As previously mentioned, Witness to Murder is a film which unfortunately has faded into obscurity. Less than a month after its initial release, Alfred Hitchcock gave the world his own little film about someone witnessing a murder out of their back window in Rear Window. Of course, Rear Window was a box office and critical smash which is still revered as an all-time great thriller eclipsing any hope of Witness to Murder gaining traction. This is a shame because aside from initial spark kicking off the story being more-or-less the same the two movies are drastically different. Though the famously conservative Barbara Stanwyck would probably bristle at this, but Witness to Murder has a strong feminist slant to it. This movie may have been set in the 1950’s, but the idea of people in authority brushing off women seeking justice sadly rings true even today. Not only does Cheryl Draper have to contend with the usual noir plot of solving a violent crime but has to do so in the face of a patriarchal authority system that ranges from disbelieving her to being downright hostile towards the artist. For my money, this element of the story makes Witness to Murder just as powerful now over half of a century later, which is tragedy.

The driving force of Witness to Murder is the back-and-forth between Cheryl and the Hitler-following Albert Richert. As expected, Barbara Stanwyck is fantastic as if anyone had any doubt otherwise. She makes Cheryl the perfect protagonist for the audience to get behind an underdog who sticks to her guns in the face of unfathomable obstacles. Making her character even more sympathetic is George Sanders’ turn as Albert. Thanks to Operation Paperclip, during this time, a number of unapologetic members of the Nazi party were given new lives in the US. This was provided they provide some scientific or strategic value against the new national enemy in the Soviet Union. A cold Machiavellian master of psychological warfare like Albert would have been exactly the type of villain Uncle Sam’s shady servants would have wanted. Throughout Sanders’ career he has shown himself quite capable of portraying a suave, yet dangerous villain, most notably the tiger Shere Khan in The Jungle Book. In this film, the Oscar winner adds a layer of menace to his baddie that is downright terrifying. Whenever he and Stanwyck share a scene, the audience can feel the tension and dread radiating from the screen. To say things were one-sided would be an understatement, as Cheryl constantly finds herself three steps behind her antagonist.
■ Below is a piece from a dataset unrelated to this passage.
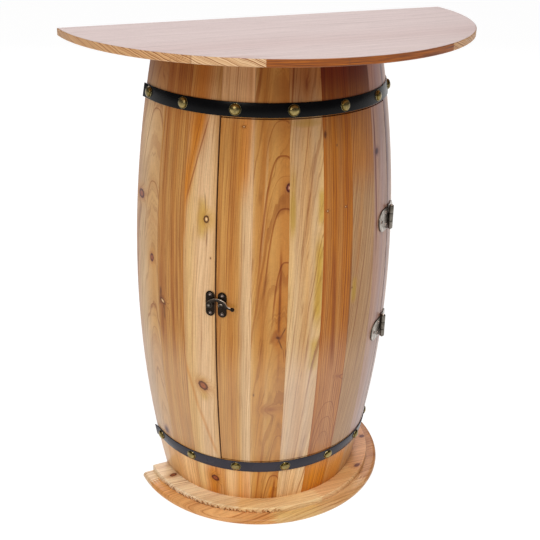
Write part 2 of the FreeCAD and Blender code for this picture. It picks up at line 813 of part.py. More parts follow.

The man behind the camera, Roy Rowland is a bit of surprise as, with few exceptions, his filmography does not really stand out. A true workman of the movie industry, he worked a number of job behind the-scenes before getting bumped to the big chair. Rowland was by no stretch of the imagination an auteur, he was a solid studio director who took care of business. With Witness to Murder he greatly benefitted from working with cinematographer John Alton who creates a wonderfully bleak and moody atmosphere. While he is most known for his work on the classic musical, An American in Paris three years prior, Fulton built his reputation in the gritty world of Poverty Row noir. While Witness to Murder, was not the Hungarian-born cinematographer’s did some of the best work of his storied career . While everything in this film is drenched in darkness and shadows, he brings out a certain visual beauty that few others probably could.

On a regular basis films are given new leases on life as they are rediscovered by an audience more prepared for them than at the time of their release. One can only hope that Witness to Murder gets this same treatment soon. While it made little to no impact upon it’s initial upon its initial release, seen as the run-of-the-mill b-noir from the studio there is a deceptive depth to this picture. Both Stanwyck and Sanders deliver top-tier performances in a movie that slowly tightens its grip as the runtime rolls on.